Aku lirik dalam “Monologue” justru menyerupai orang yang tak percaya Tuhan;
orang-orang yang menganggap bahwa dunia ini tidak bermakna. Koda puisi jika
asal dan akhir perjalanan/adalah duka yang tak terbatas/hendak ke mana aku
ini?// merupakan parafrase pernyataan Camus: Manusia mati dan tidak bahagia.
Sebab iman kerap menunjukkan optimisme dan kegelapan hanya bersifat sementara
(bukan berkali-kali dan maharuah sebagaimana yang dicatat
mukadimah puisi ini). Kepercayaan kepada akhiran bahagia (surga) dan harapan
hidup yang lebih baik adalah konsekuensi dari keimanan yang kokoh kepada
entitas paling purna (Tuhan).
Aku lirik dalam “Monologue” adalah
manusia yang terkena kutukan Sartre di mana manusia terlempar ke dunia yang
gelap. Manusia jenis ini harus menentukan keber-Ada-annya sendiri (etre
pour-soi), mendefinisikan dirinya sendiri, dan berkehendak bebas. Jalan
terjun yang putih indah dan wah, jalan yang telah dibuat oleh
manusia-manusia lain, jalan yang tersedia dan ditentukan, justru dapat membunuh
setiap kepak jiwanya. Hidup yang ditentukan oleh liyan (etre en-soi)
akan mematikan kesejatian manusia sebagai makhluk yang dikutuk bebas. Ia takkan
bisa dibedakan dengan cadas dan atau binatang.

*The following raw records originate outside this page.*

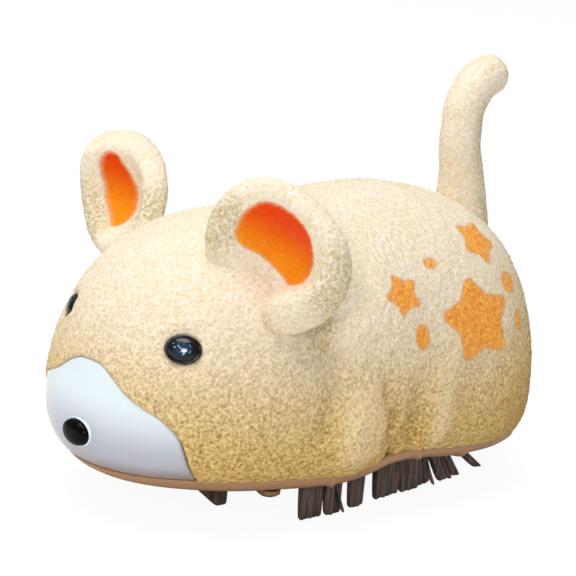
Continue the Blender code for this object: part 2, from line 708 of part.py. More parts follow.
def tail_ring(back, height, way, radius, angle):
    across = np.cos(angle) * radius
    over = np.sin(angle) * radius
    return np.stack([across, back + way[1] * over, height - way[0] * over], 1)


def make_mask():
    """Muzzle mask: rings from the nose hole to its edge, a lip behind the shell, and its inner face."""
    half_bearings, half_lifts = mask_edge_half()
    bottom_bearings = np.linspace(MASK_CORNER_BEARING, -MASK_CORNER_BEARING, MASK_SAMPLES)[1:-1]
    bottom_lifts = lift_at(bottom_bearings, nap_height(bottom_bearings))
    bearings = np.concatenate([half_bearings, bottom_bearings, -half_bearings[:0:-1]])
    lifts = np.concatenate([half_lifts, bottom_lifts, half_lifts[:0:-1]])
    radius = float(reach(np.array([0.0]), np.array([NOSE_LIFT]))[0])
    degrees_of = math.degrees(1 / radius)
    spread = np.stack([bearings, lifts - NOSE_LIFT], 1)
    size = np.linalg.norm(spread, axis=1, keepdims=True)
    hole = spread / size * (STUD_RADIUS + GAP) * degrees_of
    rim = spread * (1 - GAP * degrees_of / size)
    lower = smooth_step(lifts, -6, -2)[:, None]
    lip_reach = (MASK_LIP_BELOW + (MASK_LIP - MASK_LIP_BELOW) * lower) * degrees_of
    lip = rim + spread / size * lip_reach
    inset = rim - spread / size * MASK_WALL * degrees_of

    def ring(flat, depth):
        return skin(flat[:, 0], flat[:, 1] + NOSE_LIFT, depth)
    steps = np.linspace(0, 1, MASK_ROWS + 1)
    behind = WALL + LIP_CLEARANCE
    rings = [ring(hole + (rim - hole) * step, MASK_SINK) for step in steps]
    rings += [ring(rim, behind), ring(lip, behind), ring(lip, behind + LIP_WALL),
              ring(inset, behind + LIP_WALL)]
    rings += [ring(hole + (inset - hole) * step, MASK_SINK + MASK_WALL) for step in steps[::-1]]
    return finish_piece(lofted("muzzle_mask", rings), "mask")


def stud_profile(base, half_width, half_height, flange, dome):
    """Stud, flange and dome of a pushed-in eye or nose."""
    profile = [(base - STUD_LENGTH, STUD_RADIUS, STUD_RADIUS), (base, STUD_RADIUS, STUD_RADIUS),
               (base, half_width, half_height)]
    for degrees in (0, 20, 45, 68, 90):
        swing = math.radians(degrees)
        profile.append((base + flange + dome * math.sin(swing),
                        half_width * math.cos(swing), half_height * math.cos(swing)))
    return profile


def make_washer(name, seat, depth):
    """A push washer on a stud, just under the wall at a depth."""
    inner = STUD_RADIUS + GAP
    near = -depth - WASHER_CLEARANCE
    far = near - WASHER_THICKNESS
    rows = [(near, inner, inner), (near, WASHER_RADIUS, WASHER_RADIUS),
            (far, WASHER_RADIUS, WASHER_RADIUS), (far, inner, inner)]
    return finish_piece(turned(name, seat, rows, 16, hollow=True), "steel")


def make_face():
    for turn, word in ((1, "left"), (-1, "right")):
        seat = frame_at(turn * EYE_BEARING, EYE_LIFT)
        profile = stud_profile(GAP - EYE_SOCKET_DEPTH, EYE_HALF_WIDTH, EYE_HALF_HEIGHT, EYE_SOCKET_DEPTH,
                               EYE_DOME)
        finish_piece(turned("eye_" + word, seat, profile), "eye")
        make_washer("eye_washer_" + word, seat, WALL)
    seat = frame_at(0, NOSE_LIFT)
    profile = stud_profile(GAP - MASK_SINK, NOSE_HALF_WIDTH, NOSE_HALF_HEIGHT, NOSE_FLANGE, NOSE_DOME)
    finish_piece(turned("nose", seat, profile), "black")
    make_washer("nose_washer", seat, MASK_SINK + MASK_WALL)


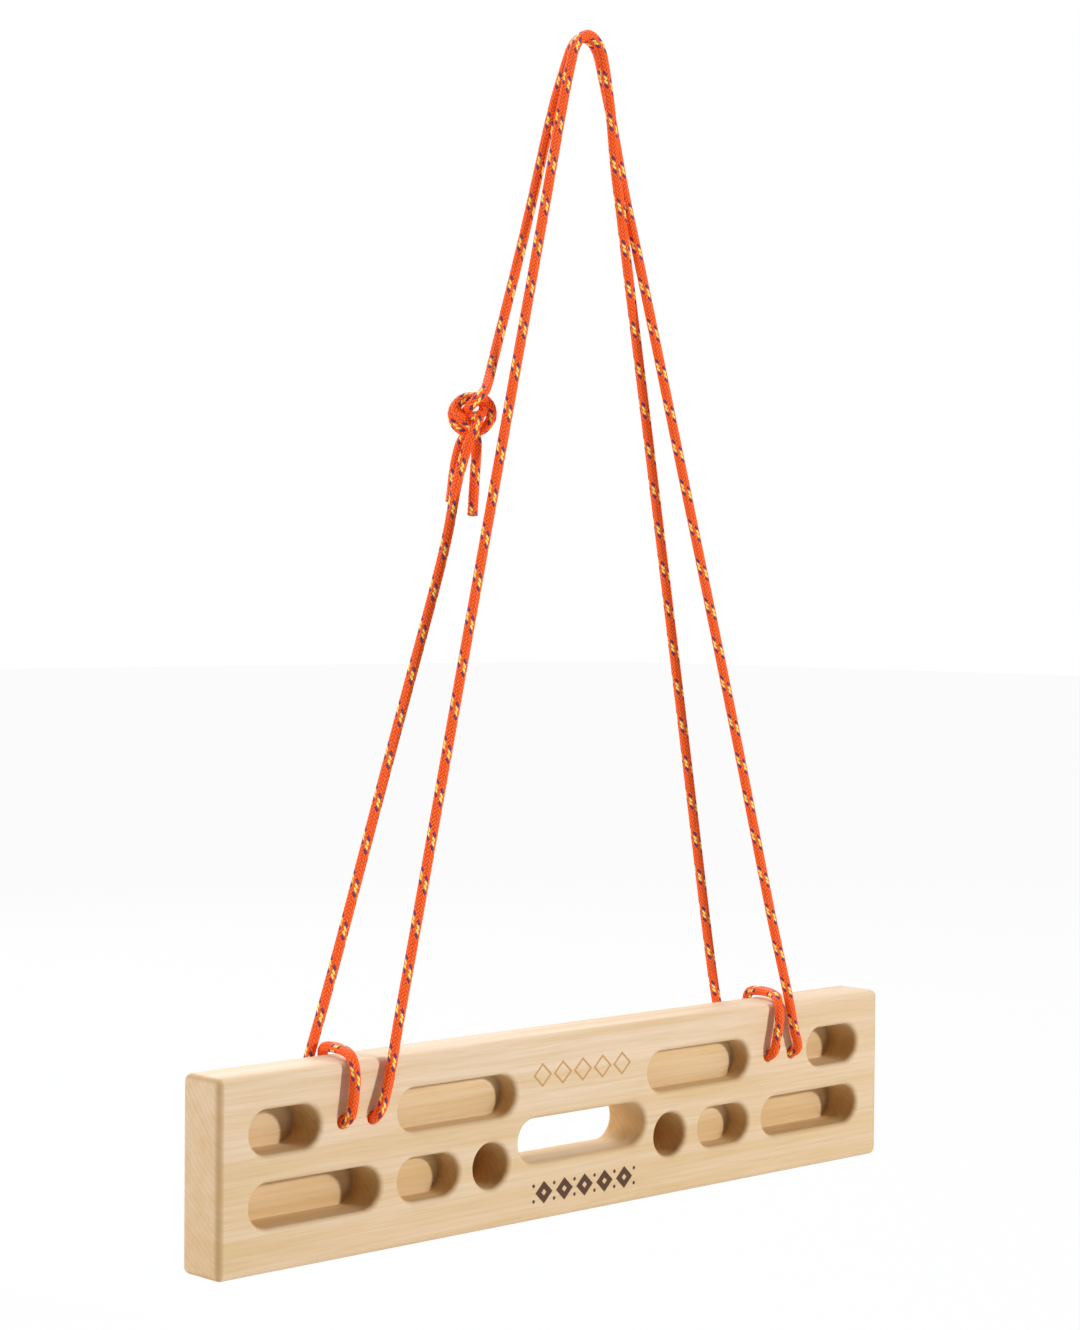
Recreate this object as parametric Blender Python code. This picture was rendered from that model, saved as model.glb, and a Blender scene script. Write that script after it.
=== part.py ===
# A portable wooden hangboard that hangs on one loop of cord.
# World frame: +X along the board to the right, +Y from the front face into the board, +Z up.
# The origin is the hanging point, inside the top of the cord's back bight.
# Route points and sizes written as board places are measured from the middle of the board's
# front top edge, in millimetres, and placed by board_point().

import math

import bmesh
import bpy
import numpy as np
from mathutils import Vector

for old in list(bpy.data.objects):
    bpy.data.objects.remove(old, do_unlink=True)

MM = 0.001

# Board thickness and the heights down its face, which add up to the board's height.
BOARD_THICKNESS = 30.0
TOP_TO_UPPER_ROW = 29.5
UPPER_TO_LOWER_ROW = 36.5
LOWER_ROW_TO_BOTTOM = 34.0
TOP_TO_CORD_HOLES = 30.0
SLOT_RISE = 9.6
EDGE_RADIUS = 4.0
LIP_RADIUS = 3.0
LIP_TURN = 80.0
CUT_ABOVE_FACE = 0.2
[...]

Sejumlah puisi dalam Pada Sayap
Kuda Terbang menjelaskan figur yang sintas di tengah dunia yang sarat
penderitaan (atau bahkan dunia itu sendiri bersinonim dengan penderitaan).

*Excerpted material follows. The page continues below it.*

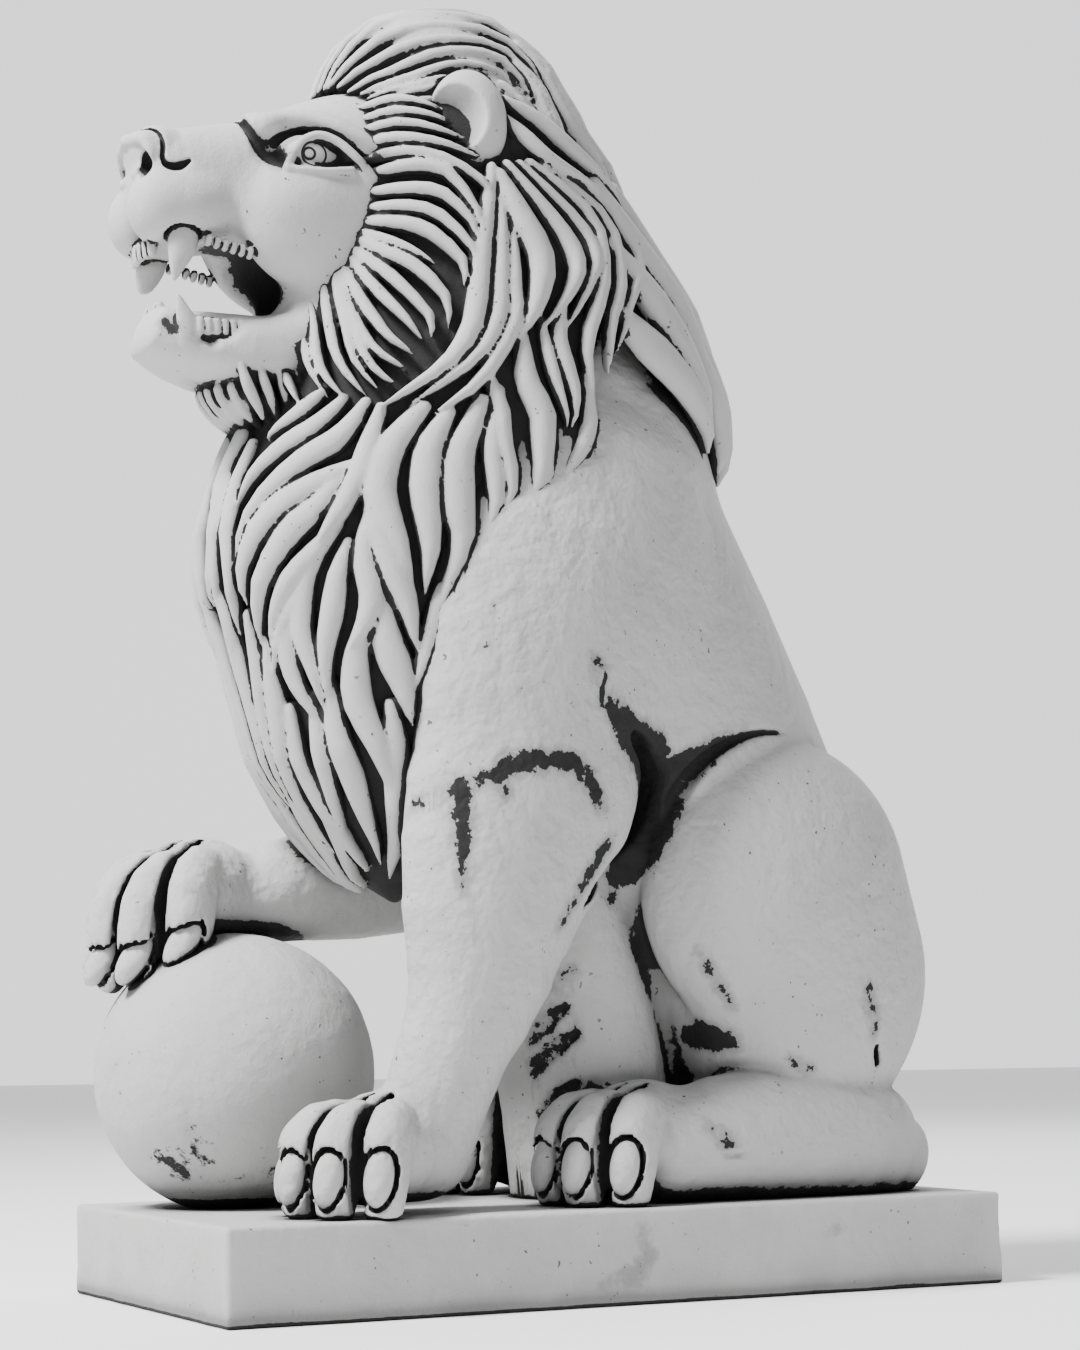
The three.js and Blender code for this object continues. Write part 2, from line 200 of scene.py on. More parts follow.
# A body along a line through stations [x, y, z, half width, half depth]; the width lies in the direction
# across. A squareness of 2 gives oval sections, and cap is how far the ends bulge.
def limb(stations, pieces=7, squareness=2.0, across=(1, 0, 0), cap=1.0):
    rows = [list(s) + ([s[3]] if len(s) == 4 else []) for s in stations]
    line = smoothLine(rows, pieces + 1)
    line[:, 3:] = np.maximum(line[:, 3:], 0.6)
    reach = line[:, 3:].max(1)[:, None] * (1.0 if squareness == 2 else 1.2)
    low = (line[:, :3] - reach).min(0)
    high = (line[:, :3] + reach).max(0)

    def distance(x, y, z):
        best = None
        for a, b in zip(line[:-1], line[1:]):
            ab = b[:3] - a[:3]
            length = max(np.linalg.norm(ab), 1e-6)
            ahead = (ab / length).astype(np.float32)
            wide = np.array(across) - ahead * (np.array(across) @ ahead)
            wide = (wide / max(np.linalg.norm(wide), 1e-6)).astype(np.float32)
            deep = np.cross(wide, ahead)
            px, py, pz = x - np.float32(a[0]), y - np.float32(a[1]), z - np.float32(a[2])
            run = along(ahead, px, py, pz)
            t = np.clip(run / np.float32(length), 0, 1)
            beyond = run - t * np.float32(length)
            u, v = along(wide, px, py, pz), along(deep, px, py, pz)
            w = np.float32(a[3]) + t * np.float32(b[3] - a[3])
            d = np.float32(a[4]) + t * np.float32(b[4] - a[4])
            m = np.minimum(w, d) * np.float32(cap)
            if squareness == 2:
                near = np.sqrt((u / w) ** 2 + (v / d) ** 2 + (beyond / m) ** 2)
            else:
                flat = (np.abs(u / w) ** squareness + np.abs(v / d) ** squareness) ** (2 / squareness)
                near = np.sqrt(flat + (beyond / m) ** 2)
            steep = np.sqrt((u / (w * w)) ** 2 + (v / (d * d)) ** 2 + (beyond / (m * m)) ** 2)
            new = near * (near - 1) / np.maximum(steep, 1e-6)
            best = new if best is None else np.minimum(best, new)
        return best

    return low, high, distance


def ellipsoids(centre, radii, turn=(0, 0, 0)):
    x, y, z = centre
    return [ellipsoid((s * x, y, z), radii, (turn[0], turn[1], s * turn[2])) for s in (1, -1)]


# The mane's mass by level: height, middle, half width, half depth
maneLevels = np.array([
    [226, -112, 8, 8], [246, -118, 46, 30], [272, -122, 80, 48], [294, -124, 96, 64], [332, -122, 110, 90],
    [370, -116, 118, 108], [414, -108, 124, 131], [459, -88, 129, 168], [497, -72, 131, 186],
    [535, -48, 133, 201], [582, -34, 133, 198], [619, -32, 131, 192], [652, -32, 128, 180],
    [688, -36, 124, 168], [727, -44, 118, 150], [766, -52, 112, 136], [802, -60, 105, 126],
    [832, -66, 97, 108], [871, -70, 82, 88], [895, -74, 66, 76], [917, -76, 46, 56],
    [926, -74, 14, 18]], float)
# The crown's reach from a centre inside the head, by climb in degrees
crownReach = np.array([[15, 128], [25, 131], [54, 145], [85, 142.6], [99, 144.7], [127, 131], [138, 122],
                       [160, 121], [189, 158]], float)
crownShape = {"front": -60.0, "height": 790.0, "halfWidth": 92.0}


def levelAt(height, sink=0.0):
    h = np.clip(height, maneLevels[0, 0], maneLevels[-1, 0])
    middle, wide, deep = (np.interp(h, maneLevels[:, 0], maneLevels[:, k]) for k in (1, 2, 3))
    return middle, wide - sink, deep - sink


def onMane(angle, height):
    a = np.radians(angle)
    middle, wide, deep = levelAt(height)
    return np.stack([wide * np.sin(a), middle - deep * np.cos(a), height + 0 * a], -1)


def onCrown(across, climb):
    a, c = np.radians(across), np.radians(climb)
    reach = np.interp(climb, crownReach[:, 0], crownReach[:, 1]) - 8
    wide = crownShape["halfWidth"] * np.sin(a)
    return np.stack([wide, crownShape["front"] - reach * np.cos(a) * np.cos(c),
                     crownShape["height"] + reach * np.cos(a) * np.sin(c)], -1)


def maneMass(sink=0.0):
    low, high = maneLevels[0, 0], maneLevels[-1, 0]

    def distance(x, y, z):
        middle, wide, deep = (v.astype(np.float32) for v in levelAt(z, sink))
        wide, deep = np.maximum(wide, 2), np.maximum(deep, 2)
        near = np.sqrt((x / wide) ** 2 + ((y - middle) / deep) ** 2)
        steep = np.sqrt((x / wide ** 2) ** 2 + ((y - middle) / deep ** 2) ** 2)
        side = near * (near - 1) / np.maximum(steep, 1e-6)
        return np.maximum(side, np.maximum(z - high, low - z))

    return (-135, -255, low), (135, 170, high), distance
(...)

Puisi “Burung yang Terbang dalam Hujan” dan “Pada Sayap Kuda Terbang”
menggunakan gaya personifikasi burung dan kuda terbang. Perilaku burung dan
kuda terbang dalam puisi-puisi tersebut adalah alusi dari perjalanan hidup
manusia yang senantiasa berjuang mengatasi kesulitan yang dipenandai oleh
hujan, badai, dingin, dan sayap yang lemah.
Dalam puisi “Burung yang Terbang
dalam Hujan”, manusia (yang kuanggap sebagai petanda dari metafora burung)
bukanlah makhluk yang berupaya menaklukkan alam, tetapi makhluk yang bertahan
di tengah-tengah keganasan dunia. Puisi tersebut bukan teks yang mengklaim
manusia sebagai pusat wacana (antroposentrisme). Di sini alam (sebagai entitas
yang terpisah dengan manusia) merupakan situasi yang selalu mengancam,
alih-alih bisa ditaklukkan.
Sementara
itu, puisi “Pada Sayap Kuda Terbang” kian menegaskan bahwa di dunia yang tak
terbatas ini, manusia hanyalah secuil noktah. Puisi ini menegasikan kecerdasan
manusia yang dipuja-puja dalam dogma filsafat humanisme. Kecanggihan akal budi
manusia tidak memiliki harga di hadapan dunia yang mahaluas dan berkuasa.
Lalu apakah yang disebut
penderitaan? Puisi “Tiba-Tiba Luka Mengetuk Pintu” menarasikan bahwa penderitaan
adalah sesuatu yang akrab dengan manusia. Tragedi, dalam refleksi filsafat
Nietzsche, bukanlah momok yang harus dihindari. Ia merupakan bagian dari hidup
manusia. Ia harus dihadapi, diintimi, sehingga manusia tak lagi sedih bila
penderitaan hadir dalam hidupnya. Barangkali itulah yang disebut menghayati
penderitaan. Estetika puisi “Tiba-Tiba Luka Mengetuk Pintu” dibangun dari
erotisasi penderitaan yang lihai memeluk, mengecup, menyentuh, mengelus, dan
memberikan sensasi kejutan. Pada sekala tertentu, mengakrabi penderitaan dapat
menjadi semacam katarsis—sebagaimana fungsi tragedi—yang terpantul dalam bait …
kau, juga luka/sedang bahagia pagi itu//.
Royyan Julian
adalah penulis lepas; tinggal di Pamekasan.